🤖 AI Summary
This study investigates the adverse effects of human curation on preference alignment in multi-foundation-model self-consumption training settings. It formalizes, for the first time, a multi-model self-consumption interaction framework to analyze scenarios where multiple models iteratively train on data generated by one another. By integrating dynamical systems modeling, multi-agent training analysis, and human feedback integration mechanisms, the work reveals how human curation—contrary to its assumed benefits in single-model contexts—can diminish or even reverse alignment outcomes in cross-model environments.
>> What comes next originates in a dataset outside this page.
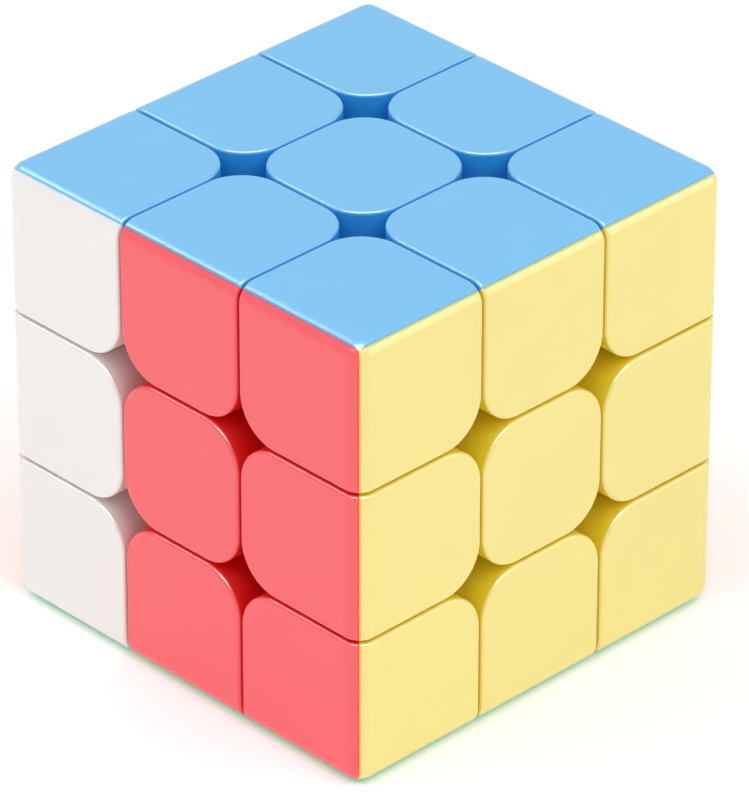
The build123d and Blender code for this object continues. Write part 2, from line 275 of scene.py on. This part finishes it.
def sweep_paper(name, colour):
    """A studio's seamless paper, lit from behind: matt, nearly white, with a faint fibre."""
    material, tree, shader, place = new_material(name)
    fibre = add_node(
        tree, "ShaderNodeTexNoise", inputs={"Vector": place, "Scale": 1 / PAPER_GRAIN, "Detail": 2}
    )
    surface = add_node(
        tree,
        "ShaderNodeBump",
        inputs={"Strength": 0.1, "Distance": PAPER_HEIGHT, "Height": fibre.outputs["Fac"]},
    )
    tree.links.new(surface.outputs["Normal"], shader.inputs["Normal"])
    shader.inputs["Base Color"].default_value = linear(colour)
    shader.inputs["Roughness"].default_value = 0.9
    shader.inputs["Specular IOR Level"].default_value = 0.1
    shader.inputs["Emission Color"].default_value = linear(colour)
    shader.inputs["Emission Strength"].default_value = 0.1
    return material


# ---- Finishes: a coloured node's name ends in its colour ----
# Each plastic's second colour is painted shade: a deeper tone on the walls below the face that stands
# in for the shade in holes and gaps.
PLASTICS = {
    "blue": moulded_abs("blue_abs", "79c0ef", "2ea4e9"),
    "green": moulded_abs("green_abs", "78cf93", "1c9441"),
    "red": moulded_abs("red_abs", "f35a61", "ee1416"),
    "orange": moulded_abs("orange_abs", "f9a35c", "d9680f"),
    "yellow": moulded_abs("yellow_abs", "efde87", "f6dd31"),
    "white": moulded_abs("white_abs", "ebe8e5", "f1eae7"),
}
INSIDE = {
    "core": moulded_nylon("black_nylon", "2b2b2d"),
    "axle_screws": worked_steel("zinc_plated_steel", "cfcfd2", PLATING_GRAIN, 0.28, 0.3),
    "spring_washers": worked_steel("lapped_steel", "d6d6d8", LAPPING_GRAIN, 0.2, 0.2),
    "tension_springs": worked_steel("drawn_spring_wire", "b9babd", DRAWING_GRAIN, 0.25, 0.4),
}
for node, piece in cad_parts.items():
    finish = INSIDE.get(node) or PLASTICS[node.rsplit("_", 1)[-1]]
    for slot in piece.material_slots:
        slot.material = finish


# ---- Studio ----
def direction(azimuth, elevation):
    """A unit vector, with azimuth in degrees from the front towards the right."""
    turn, rise = math.radians(azimuth), math.radians(elevation)
    return Vector((math.sin(turn) * math.cos(rise), -math.cos(turn) * math.cos(rise), math.sin(rise)))


def softbox(name, azimuth, elevation, distance, width, height, power, gloss_only=False):
    """A diffused lamp facing the cube. A gloss_only one is a card that is seen in reflections."""
    lamp = bpy.data.lights.new(name, "AREA")
    lamp.shape = "RECTANGLE"
    lamp.size = width
    lamp.size_y = height
    lamp.energy = power
    box = bpy.data.objects.new(name, lamp)
    bpy.context.scene.collection.objects.link(box)
    outward = direction(azimuth, elevation)
    box.location = outward * distance
    box.rotation_euler = outward.to_track_quat("Z", "Y").to_euler()
    box.visible_camera = False
    box.visible_diffuse = not gloss_only
    return box


FLOOR_SIZE = 12.0  # wide enough to fill the camera's view
bpy.ops.mesh.primitive_plane_add(size=FLOOR_SIZE, location=(0, 0, low.z - FLOOR_GAP))
floor = bpy.context.object
floor.name = "studio_floor"
floor.data.materials.append(sweep_paper("sweep_paper", "fefefe"))

softbox("key_softbox", -40, 48, 1.2, 0.9, 0.9, 3.7)
softbox("right_softbox", 95, 55, 1.4, 1.2, 1.2, 7.1)
softbox("high_front_card", 46, 60, 0.9, 1.4, 0.4, 30.0, gloss_only=True)
softbox("left_card", -62, 43, 1.0, 0.42, 0.16, 2.8, gloss_only=True)
softbox("back_right_card", 130, 18, 1.5, 1.3, 0.9, 11.0, gloss_only=True)

sky = bpy.data.worlds.new("studio_tent")
sky.use_nodes = True
sky.node_tree.nodes["Background"].inputs["Color"].default_value = (1, 1, 1, 1)
sky.node_tree.nodes["Background"].inputs["Strength"].default_value = 0.66
bpy.context.scene.world = sky
bpy.context.scene.view_settings.view_transform = "Standard"

# ---- Camera ----
lens = bpy.data.cameras.new("camera")
lens.sensor_fit = "HORIZONTAL"
lens.sensor_width = 36
lens.lens = LENS
lens.shift_x, lens.shift_y = SHIFT
lens.clip_start = 0.01
camera = bpy.data.objects.new("camera", lens)
bpy.context.scene.collection.objects.link(camera)
towards_camera = direction(CAMERA_AZIMUTH, CAMERA_ELEVATION)
camera.location = towards_camera * CAMERA_DISTANCE
camera.rotation_euler = towards_camera.to_track_quat("Z", "Y").to_euler()
bpy.context.scene.camera = camera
The findings demonstrate that in multi-model systems, human curation does not necessarily improve long-term alignment performance; instead, inter-model interactions can induce alignment degradation, thereby challenging the conventional assumption that human feedback is inherently beneficial for alignment.
📝 Abstract
Foundation models are increasingly trained on synthetic data generated by prior model iterations rather than exclusively on real data. This self-consuming training paradigm can lead to model collapse, divergence, or bias amplification. Recent work (Ferbach et al., 2024) shows that incorporating human curation into the loop can steer a self-consuming model toward human-aligned behavior, but these analyses focus on a single, isolated model that solely consumes its own outputs. In practice, however, models often interact and train on input-output pairs produced by other models. This paper studies self-consuming training in the multi-model regime. We first formalize a framework for interacting self-consuming models and characterize when the resulting dynamical system converges to a stable point. We then examine how human curation of one model affects its own alignment (self-influence) and how such effects propagate to other models (cross-influence). Unlike isolated settings where human curation always enhances model alignment, we show that cross-model interactions can dampen or even invert this effect, ultimately degrading long-term alignment.